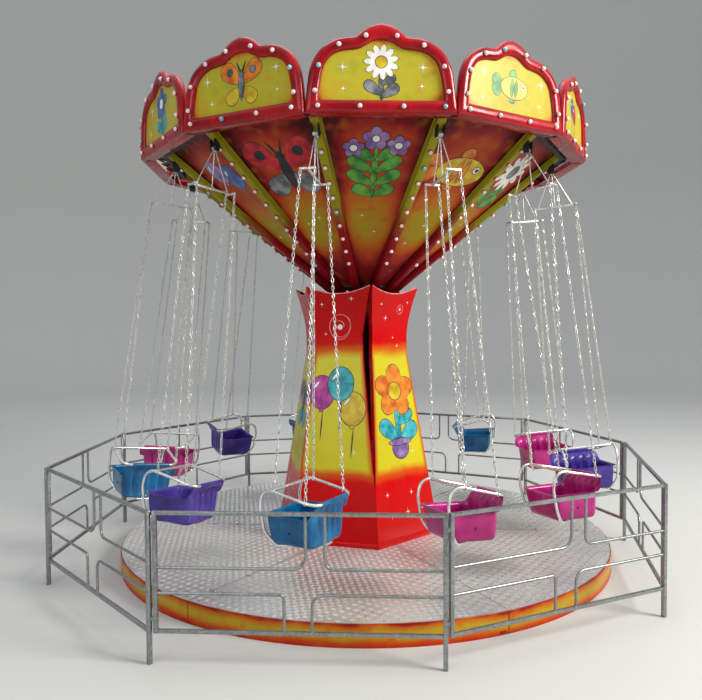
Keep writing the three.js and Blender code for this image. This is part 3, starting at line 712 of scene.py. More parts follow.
def tower_point(index, side, height, lift=0.0):
    """A point on a tower panel: side runs -1 to 1 across it, lift is out from its face."""
    share = (side + 1) / 2
    radius = tower_radius(height)
    width = 2 * radius * math.sin(math.pi / TOWER_SIDES)
    open_left, open_right = index == 0, index == TOWER_SIDES - 1
    low = ((1 - SEAM_SHARE_LEFT) * seam_width(height) if open_left else 0) / width + 0.0015
    high = 1 - (SEAM_SHARE_LEFT * seam_width(height) if open_right else 0) / width - 0.0015
    share = low + (high - low) * share
    first = TOWER_FIRST_CORNER + index * 360 / TOWER_SIDES
    a, b = polar(first, radius, height), polar(first + 360 / TOWER_SIDES, radius, height)
    middle = polar(first + 180 / TOWER_SIDES, lift, 0)
    return a.lerp(b, share) + middle + Vector(TOWER_PLACE)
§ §
* Directive *
Extract, word for word, each line of the listing above.

* Output below *
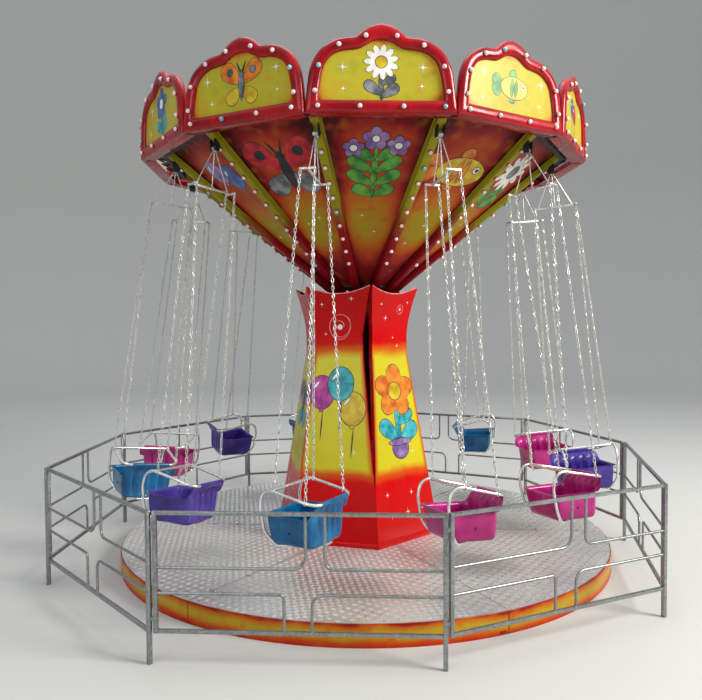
Keep writing the three.js and Blender code for this image. This is part 3, starting at line 712 of scene.py. More parts follow.
def tower_point(index, side, height, lift=0.0):
    """A point on a tower panel: side runs -1 to 1 across it, lift is out from its face."""
    share = (side + 1) / 2
    radius = tower_radius(height)
    width = 2 * radius * math.sin(math.pi / TOWER_SIDES)
    open_left, open_right = index == 0, index == TOWER_SIDES - 1
    low = ((1 - SEAM_SHARE_LEFT) * seam_width(height) if open_left else 0) / width + 0.0015
    high = 1 - (SEAM_SHARE_LEFT * seam_width(height) if open_right else 0) / width - 0.0015
    share = low + (high - low) * share
    first = TOWER_FIRST_CORNER + index * 360 / TOWER_SIDES
    a, b = polar(first, radius, height), polar(first + 360 / TOWER_SIDES, radius, height)
    middle = polar(first + 180 / TOWER_SIDES, lift, 0)
    return a.lerp(b, share) + middle + Vector(TOWER_PLACE)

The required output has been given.